Multi-Timeframe Analysis of Pivots
Understanding pivot points across different timeframes adds depth to your trading strategy. Daily pivots provide immediate reference points, while weekly and monthly pivots help establish broader market context. Here’s how to implement this:
- Daily vs Weekly Pivots: Daily pivots offer short-term trading opportunities, while weekly pivots can provide insight into the overall market sentiment. For instance, if the daily pivot aligns with the weekly resistance, this strengthens the case for a potential reversal.
- Multi-Timeframe Confluence: Look for scenarios where pivot levels from different timeframes converge. For example, if the daily PP is at 1.1450 and the weekly R1 is at 1.1460, this creates a robust resistance zone.
- Setting Trade Plans: Use higher timeframes to determine the overall trend and refine entries and exits on lower timeframes. This multi-timeframe approach allows for more confident trades aligned with broader market movement.
Pivot-Based Risk/Reward Targets
Establishing risk/reward targets based on pivot points enhances your trading strategy. A commonly used approach is:
- Targeting Next Pivot Levels: Set profit targets at the next pivot level (R1, R2) for bullish trades and (S1, S2) for bearish trades. This provides a clear exit strategy.
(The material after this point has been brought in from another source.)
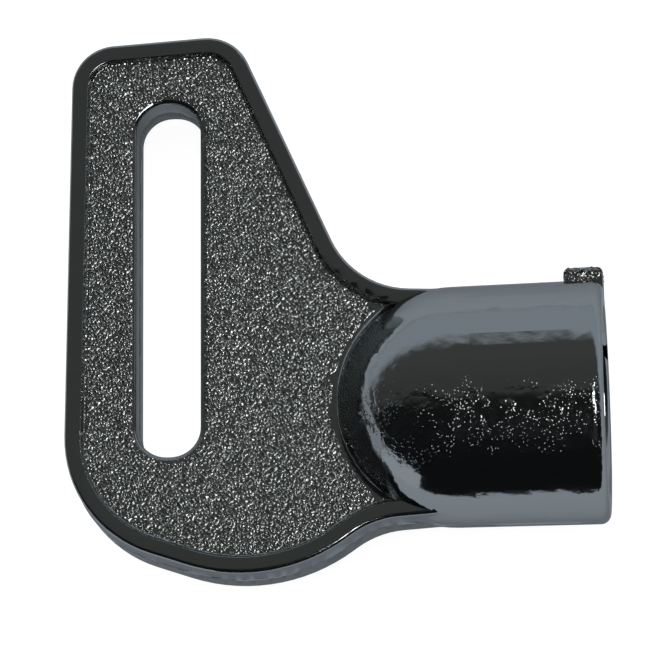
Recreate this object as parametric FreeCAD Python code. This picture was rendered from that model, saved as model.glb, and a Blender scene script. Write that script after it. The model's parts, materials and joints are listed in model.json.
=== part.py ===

- Calculating Risk/Reward Ratios: Aim for a minimum risk/reward ratio of 1:2. If your stop-loss is 20 pips away, target at least 40 pips in profit. This ensures that your winning trades outweigh losses over time.
- Dynamic Adjustments: As trades progress, adjust your stop-loss to break-even once the price reaches the first pivot level, protecting your capital while allowing room for profit.
Conclusion
Mastering pivot points is essential for traders seeking to improve their market analysis and execution strategies. By employing various pivot point calculations and integrating them with volume analysis and multi-timeframe approaches, traders can enhance their edge in the financial markets.
Disclaimer: This article is for educational purposes only and does not constitute investment advice. Trading involves risk of loss.